— START —

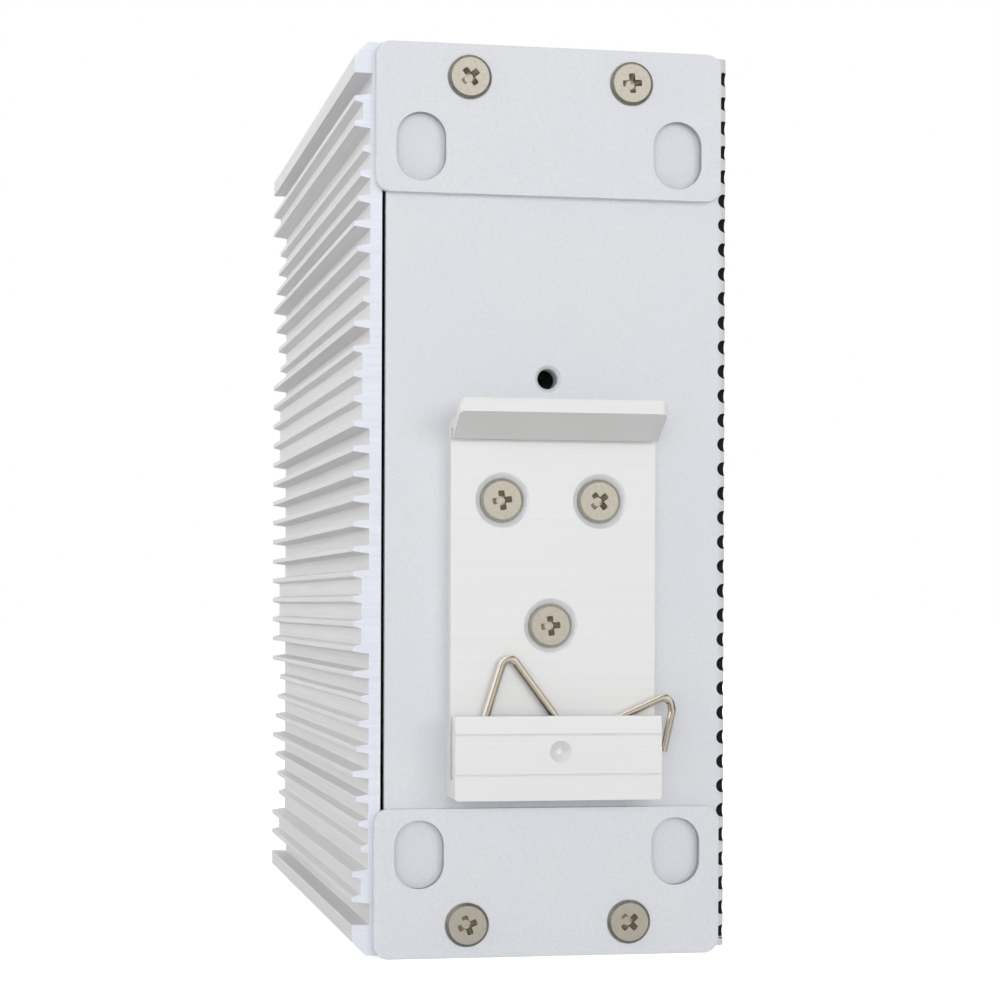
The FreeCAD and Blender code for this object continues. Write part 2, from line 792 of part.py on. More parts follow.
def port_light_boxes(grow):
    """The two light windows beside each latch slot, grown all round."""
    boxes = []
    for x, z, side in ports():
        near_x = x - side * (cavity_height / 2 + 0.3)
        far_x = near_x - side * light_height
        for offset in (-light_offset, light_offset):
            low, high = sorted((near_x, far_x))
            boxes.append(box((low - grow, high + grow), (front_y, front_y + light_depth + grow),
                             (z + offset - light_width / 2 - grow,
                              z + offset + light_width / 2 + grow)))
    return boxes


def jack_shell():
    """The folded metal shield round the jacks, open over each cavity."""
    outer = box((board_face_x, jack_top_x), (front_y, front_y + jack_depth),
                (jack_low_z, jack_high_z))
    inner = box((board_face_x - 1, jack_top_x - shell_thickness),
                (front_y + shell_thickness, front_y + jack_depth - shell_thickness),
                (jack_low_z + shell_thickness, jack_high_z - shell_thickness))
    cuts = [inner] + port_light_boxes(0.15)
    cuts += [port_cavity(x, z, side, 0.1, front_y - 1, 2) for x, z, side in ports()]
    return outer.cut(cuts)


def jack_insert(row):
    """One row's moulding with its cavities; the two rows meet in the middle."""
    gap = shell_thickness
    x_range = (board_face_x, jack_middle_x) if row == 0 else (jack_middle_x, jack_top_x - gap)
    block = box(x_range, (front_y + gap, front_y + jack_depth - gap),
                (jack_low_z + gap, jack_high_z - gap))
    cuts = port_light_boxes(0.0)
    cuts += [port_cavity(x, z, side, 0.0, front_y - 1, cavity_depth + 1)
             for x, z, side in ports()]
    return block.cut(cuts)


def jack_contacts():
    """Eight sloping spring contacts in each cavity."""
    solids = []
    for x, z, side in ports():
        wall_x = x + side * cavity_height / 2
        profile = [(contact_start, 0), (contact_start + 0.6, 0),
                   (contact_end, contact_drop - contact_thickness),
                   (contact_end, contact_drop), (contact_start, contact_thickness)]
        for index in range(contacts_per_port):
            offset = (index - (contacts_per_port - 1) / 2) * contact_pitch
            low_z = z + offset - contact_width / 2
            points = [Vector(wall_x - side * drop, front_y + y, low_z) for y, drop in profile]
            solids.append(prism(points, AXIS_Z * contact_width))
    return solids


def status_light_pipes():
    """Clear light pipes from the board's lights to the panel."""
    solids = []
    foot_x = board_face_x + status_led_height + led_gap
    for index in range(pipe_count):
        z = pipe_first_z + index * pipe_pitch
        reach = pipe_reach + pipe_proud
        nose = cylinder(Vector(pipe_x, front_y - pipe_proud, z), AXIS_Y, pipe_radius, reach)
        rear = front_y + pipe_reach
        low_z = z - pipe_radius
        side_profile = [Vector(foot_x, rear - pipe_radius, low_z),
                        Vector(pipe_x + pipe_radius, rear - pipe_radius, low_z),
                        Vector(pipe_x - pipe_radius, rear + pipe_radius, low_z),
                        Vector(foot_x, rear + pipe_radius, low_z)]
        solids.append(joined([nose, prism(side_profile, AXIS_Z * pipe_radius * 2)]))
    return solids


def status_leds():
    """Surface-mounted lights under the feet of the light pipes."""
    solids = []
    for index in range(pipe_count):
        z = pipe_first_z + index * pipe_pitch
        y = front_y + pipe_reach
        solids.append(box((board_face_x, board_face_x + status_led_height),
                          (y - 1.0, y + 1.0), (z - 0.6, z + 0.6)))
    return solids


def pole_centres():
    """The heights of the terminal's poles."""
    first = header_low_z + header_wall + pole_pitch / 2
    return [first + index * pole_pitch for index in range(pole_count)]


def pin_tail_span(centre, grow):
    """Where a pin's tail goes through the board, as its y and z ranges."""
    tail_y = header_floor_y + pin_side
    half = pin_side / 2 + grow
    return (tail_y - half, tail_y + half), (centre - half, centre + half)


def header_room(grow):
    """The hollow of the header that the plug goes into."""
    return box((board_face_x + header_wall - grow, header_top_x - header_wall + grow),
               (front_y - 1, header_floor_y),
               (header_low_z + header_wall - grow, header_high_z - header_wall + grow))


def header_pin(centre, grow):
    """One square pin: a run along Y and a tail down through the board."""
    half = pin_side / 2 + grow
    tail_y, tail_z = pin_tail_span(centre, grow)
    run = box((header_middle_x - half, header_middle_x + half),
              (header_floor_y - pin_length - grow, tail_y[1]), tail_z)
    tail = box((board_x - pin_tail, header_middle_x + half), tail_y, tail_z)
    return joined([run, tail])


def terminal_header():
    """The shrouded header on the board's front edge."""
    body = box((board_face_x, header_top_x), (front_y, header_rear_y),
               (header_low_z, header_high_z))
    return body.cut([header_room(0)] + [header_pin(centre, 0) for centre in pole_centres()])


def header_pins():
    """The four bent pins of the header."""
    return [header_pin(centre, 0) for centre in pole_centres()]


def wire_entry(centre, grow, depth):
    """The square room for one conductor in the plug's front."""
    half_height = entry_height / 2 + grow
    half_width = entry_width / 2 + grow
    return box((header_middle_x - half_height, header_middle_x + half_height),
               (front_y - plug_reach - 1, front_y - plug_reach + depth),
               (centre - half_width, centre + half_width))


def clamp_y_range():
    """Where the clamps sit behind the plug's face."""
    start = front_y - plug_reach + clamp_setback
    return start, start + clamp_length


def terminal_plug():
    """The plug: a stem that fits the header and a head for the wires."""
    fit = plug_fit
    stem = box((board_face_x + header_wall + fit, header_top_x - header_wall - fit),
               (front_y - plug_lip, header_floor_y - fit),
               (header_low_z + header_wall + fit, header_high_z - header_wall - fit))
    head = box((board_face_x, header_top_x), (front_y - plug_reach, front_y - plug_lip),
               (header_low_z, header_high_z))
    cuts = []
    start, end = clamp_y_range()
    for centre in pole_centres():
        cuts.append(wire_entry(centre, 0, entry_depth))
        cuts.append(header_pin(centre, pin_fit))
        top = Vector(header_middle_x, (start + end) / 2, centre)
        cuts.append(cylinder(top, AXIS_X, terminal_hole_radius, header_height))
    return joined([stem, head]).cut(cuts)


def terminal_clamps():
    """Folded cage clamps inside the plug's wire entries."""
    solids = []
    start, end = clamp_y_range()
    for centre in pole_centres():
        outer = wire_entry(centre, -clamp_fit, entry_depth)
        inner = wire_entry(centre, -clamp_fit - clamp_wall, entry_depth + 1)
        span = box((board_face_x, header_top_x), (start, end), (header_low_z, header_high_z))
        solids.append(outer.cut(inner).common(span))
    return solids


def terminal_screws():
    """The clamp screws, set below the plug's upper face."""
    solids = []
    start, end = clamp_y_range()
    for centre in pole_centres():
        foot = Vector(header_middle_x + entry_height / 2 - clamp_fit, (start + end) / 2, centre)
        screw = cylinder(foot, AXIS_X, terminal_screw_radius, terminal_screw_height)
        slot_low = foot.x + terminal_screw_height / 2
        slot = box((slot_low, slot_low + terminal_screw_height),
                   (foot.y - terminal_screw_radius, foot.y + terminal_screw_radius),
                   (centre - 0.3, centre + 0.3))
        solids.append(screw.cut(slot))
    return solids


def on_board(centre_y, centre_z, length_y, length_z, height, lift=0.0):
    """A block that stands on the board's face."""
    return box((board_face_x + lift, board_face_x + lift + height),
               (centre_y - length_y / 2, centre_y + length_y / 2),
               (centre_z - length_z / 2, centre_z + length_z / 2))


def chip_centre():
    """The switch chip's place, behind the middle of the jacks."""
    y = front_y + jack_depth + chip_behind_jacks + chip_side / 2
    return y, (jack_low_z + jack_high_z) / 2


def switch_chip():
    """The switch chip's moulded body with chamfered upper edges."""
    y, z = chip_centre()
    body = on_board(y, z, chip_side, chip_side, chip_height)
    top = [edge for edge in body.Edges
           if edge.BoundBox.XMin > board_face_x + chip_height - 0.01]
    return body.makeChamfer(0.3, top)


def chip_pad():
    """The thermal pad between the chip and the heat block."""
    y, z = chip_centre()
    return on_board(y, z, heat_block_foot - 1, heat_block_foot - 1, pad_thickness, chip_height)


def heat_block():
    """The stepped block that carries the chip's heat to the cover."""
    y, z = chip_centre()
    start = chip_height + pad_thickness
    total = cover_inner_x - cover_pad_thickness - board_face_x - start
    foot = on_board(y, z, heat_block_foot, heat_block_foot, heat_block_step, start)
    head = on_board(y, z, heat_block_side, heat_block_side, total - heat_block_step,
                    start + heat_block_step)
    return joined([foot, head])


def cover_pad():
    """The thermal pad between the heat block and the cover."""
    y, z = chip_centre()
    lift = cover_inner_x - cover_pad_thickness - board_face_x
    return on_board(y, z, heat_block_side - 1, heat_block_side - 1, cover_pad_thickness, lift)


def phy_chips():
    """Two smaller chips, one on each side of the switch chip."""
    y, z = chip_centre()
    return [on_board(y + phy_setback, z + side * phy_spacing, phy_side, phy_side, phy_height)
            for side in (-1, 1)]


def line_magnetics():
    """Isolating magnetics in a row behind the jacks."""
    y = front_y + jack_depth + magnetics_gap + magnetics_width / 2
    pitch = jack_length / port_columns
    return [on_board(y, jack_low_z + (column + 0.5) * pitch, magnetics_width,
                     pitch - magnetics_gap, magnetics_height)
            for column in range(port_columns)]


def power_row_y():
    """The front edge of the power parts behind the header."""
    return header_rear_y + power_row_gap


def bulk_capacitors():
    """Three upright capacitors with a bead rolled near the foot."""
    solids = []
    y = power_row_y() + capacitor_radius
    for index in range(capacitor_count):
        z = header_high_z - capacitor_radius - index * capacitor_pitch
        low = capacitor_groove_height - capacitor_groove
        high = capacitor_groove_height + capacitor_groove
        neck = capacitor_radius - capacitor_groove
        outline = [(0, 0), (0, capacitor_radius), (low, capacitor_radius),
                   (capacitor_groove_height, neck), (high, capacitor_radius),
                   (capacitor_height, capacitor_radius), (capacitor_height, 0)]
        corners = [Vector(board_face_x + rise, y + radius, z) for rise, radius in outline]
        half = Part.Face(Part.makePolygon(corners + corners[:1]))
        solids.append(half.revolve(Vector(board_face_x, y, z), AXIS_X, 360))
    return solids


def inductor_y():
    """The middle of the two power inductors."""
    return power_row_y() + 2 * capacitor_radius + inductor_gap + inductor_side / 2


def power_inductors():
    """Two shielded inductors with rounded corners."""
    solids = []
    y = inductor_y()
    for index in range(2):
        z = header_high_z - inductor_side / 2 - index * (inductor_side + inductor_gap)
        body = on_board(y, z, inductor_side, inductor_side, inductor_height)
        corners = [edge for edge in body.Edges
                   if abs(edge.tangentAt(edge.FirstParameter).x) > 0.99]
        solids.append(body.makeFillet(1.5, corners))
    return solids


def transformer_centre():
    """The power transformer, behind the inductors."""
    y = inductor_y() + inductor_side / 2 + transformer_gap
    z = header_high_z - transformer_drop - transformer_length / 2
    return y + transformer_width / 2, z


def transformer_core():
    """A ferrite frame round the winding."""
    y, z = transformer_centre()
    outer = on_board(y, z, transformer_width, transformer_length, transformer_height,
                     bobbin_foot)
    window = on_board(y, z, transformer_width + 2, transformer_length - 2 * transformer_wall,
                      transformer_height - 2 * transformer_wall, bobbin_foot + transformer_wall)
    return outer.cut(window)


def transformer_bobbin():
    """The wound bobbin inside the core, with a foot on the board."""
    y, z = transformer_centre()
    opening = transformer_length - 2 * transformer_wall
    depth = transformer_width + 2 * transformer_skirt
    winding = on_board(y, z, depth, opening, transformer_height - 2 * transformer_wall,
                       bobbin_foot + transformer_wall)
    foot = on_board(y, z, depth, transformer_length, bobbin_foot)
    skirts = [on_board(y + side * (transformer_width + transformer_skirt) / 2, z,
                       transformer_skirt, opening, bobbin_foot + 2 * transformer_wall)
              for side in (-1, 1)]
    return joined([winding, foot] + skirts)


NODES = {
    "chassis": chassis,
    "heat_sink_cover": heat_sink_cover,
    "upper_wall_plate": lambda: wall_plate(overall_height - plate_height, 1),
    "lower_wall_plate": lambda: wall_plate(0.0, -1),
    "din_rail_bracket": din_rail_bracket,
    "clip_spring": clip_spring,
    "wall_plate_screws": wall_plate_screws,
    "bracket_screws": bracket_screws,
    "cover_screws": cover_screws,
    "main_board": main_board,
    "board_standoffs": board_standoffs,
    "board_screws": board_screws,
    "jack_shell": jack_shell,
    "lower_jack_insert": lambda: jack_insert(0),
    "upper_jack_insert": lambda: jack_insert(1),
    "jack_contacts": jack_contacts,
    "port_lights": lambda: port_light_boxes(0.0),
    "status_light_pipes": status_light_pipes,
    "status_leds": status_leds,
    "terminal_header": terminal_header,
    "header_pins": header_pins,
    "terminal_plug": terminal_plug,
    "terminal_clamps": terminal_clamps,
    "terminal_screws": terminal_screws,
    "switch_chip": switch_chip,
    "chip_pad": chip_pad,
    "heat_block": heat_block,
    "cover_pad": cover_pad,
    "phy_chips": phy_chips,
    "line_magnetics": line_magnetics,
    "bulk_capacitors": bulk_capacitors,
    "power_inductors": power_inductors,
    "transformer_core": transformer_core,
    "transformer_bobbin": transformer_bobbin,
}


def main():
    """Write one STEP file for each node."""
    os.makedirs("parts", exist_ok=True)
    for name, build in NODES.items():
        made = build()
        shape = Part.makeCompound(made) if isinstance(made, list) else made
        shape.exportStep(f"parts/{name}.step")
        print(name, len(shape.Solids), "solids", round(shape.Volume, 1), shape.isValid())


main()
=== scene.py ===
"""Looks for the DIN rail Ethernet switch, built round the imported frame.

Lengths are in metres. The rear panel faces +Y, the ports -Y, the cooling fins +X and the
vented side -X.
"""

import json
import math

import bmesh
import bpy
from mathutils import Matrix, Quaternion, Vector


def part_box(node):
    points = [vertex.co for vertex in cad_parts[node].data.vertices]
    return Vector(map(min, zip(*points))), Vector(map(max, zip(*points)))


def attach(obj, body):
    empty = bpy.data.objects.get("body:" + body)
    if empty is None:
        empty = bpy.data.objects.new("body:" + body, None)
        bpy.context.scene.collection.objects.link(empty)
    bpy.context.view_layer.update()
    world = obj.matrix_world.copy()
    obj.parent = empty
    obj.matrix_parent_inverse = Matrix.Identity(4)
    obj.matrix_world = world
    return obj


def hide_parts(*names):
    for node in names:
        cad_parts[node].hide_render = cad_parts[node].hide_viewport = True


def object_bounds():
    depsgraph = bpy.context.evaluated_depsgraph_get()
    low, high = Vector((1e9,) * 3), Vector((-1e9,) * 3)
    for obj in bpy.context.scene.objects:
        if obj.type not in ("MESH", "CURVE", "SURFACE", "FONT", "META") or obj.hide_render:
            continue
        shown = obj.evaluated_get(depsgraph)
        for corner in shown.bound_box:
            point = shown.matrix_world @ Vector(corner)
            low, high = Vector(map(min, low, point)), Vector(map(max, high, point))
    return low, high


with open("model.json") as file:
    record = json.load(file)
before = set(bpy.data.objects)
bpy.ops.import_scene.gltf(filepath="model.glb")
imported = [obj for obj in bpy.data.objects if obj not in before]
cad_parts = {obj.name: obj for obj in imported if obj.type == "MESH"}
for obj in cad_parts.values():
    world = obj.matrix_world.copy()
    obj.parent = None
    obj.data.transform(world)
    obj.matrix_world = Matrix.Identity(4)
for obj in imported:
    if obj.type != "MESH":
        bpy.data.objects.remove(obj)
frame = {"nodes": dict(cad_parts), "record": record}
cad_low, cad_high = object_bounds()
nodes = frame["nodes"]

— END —

» **Short exercise**
Begin at the line containing "for name, build", end at the line containing "depsgraph = bpy.context.evaluated_depsgraph_get()", and reproduce every line in that range exactly, both ends included.

» **Finished exercise**
    for name, build in NODES.items():
        made = build()
        shape = Part.makeCompound(made) if isinstance(made, list) else made
        shape.exportStep(f"parts/{name}.step")
        print(name, len(shape.Solids), "solids", round(shape.Volume, 1), shape.isValid())


main()
=== scene.py ===
"""Looks for the DIN rail Ethernet switch, built round the imported frame.

Lengths are in metres. The rear panel faces +Y, the ports -Y, the cooling fins +X and the
vented side -X.
"""

import json
import math

import bmesh
import bpy
from mathutils import Matrix, Quaternion, Vector


def part_box(node):
    points = [vertex.co for vertex in cad_parts[node].data.vertices]
    return Vector(map(min, zip(*points))), Vector(map(max, zip(*points)))


def attach(obj, body):
    empty = bpy.data.objects.get("body:" + body)
    if empty is None:
        empty = bpy.data.objects.new("body:" + body, None)
        bpy.context.scene.collection.objects.link(empty)
    bpy.context.view_layer.update()
    world = obj.matrix_world.copy()
    obj.parent = empty
    obj.matrix_parent_inverse = Matrix.Identity(4)
    obj.matrix_world = world
    return obj


def hide_parts(*names):
    for node in names:
        cad_parts[node].hide_render = cad_parts[node].hide_viewport = True


def object_bounds():
    depsgraph = bpy.context.evaluated_depsgraph_get()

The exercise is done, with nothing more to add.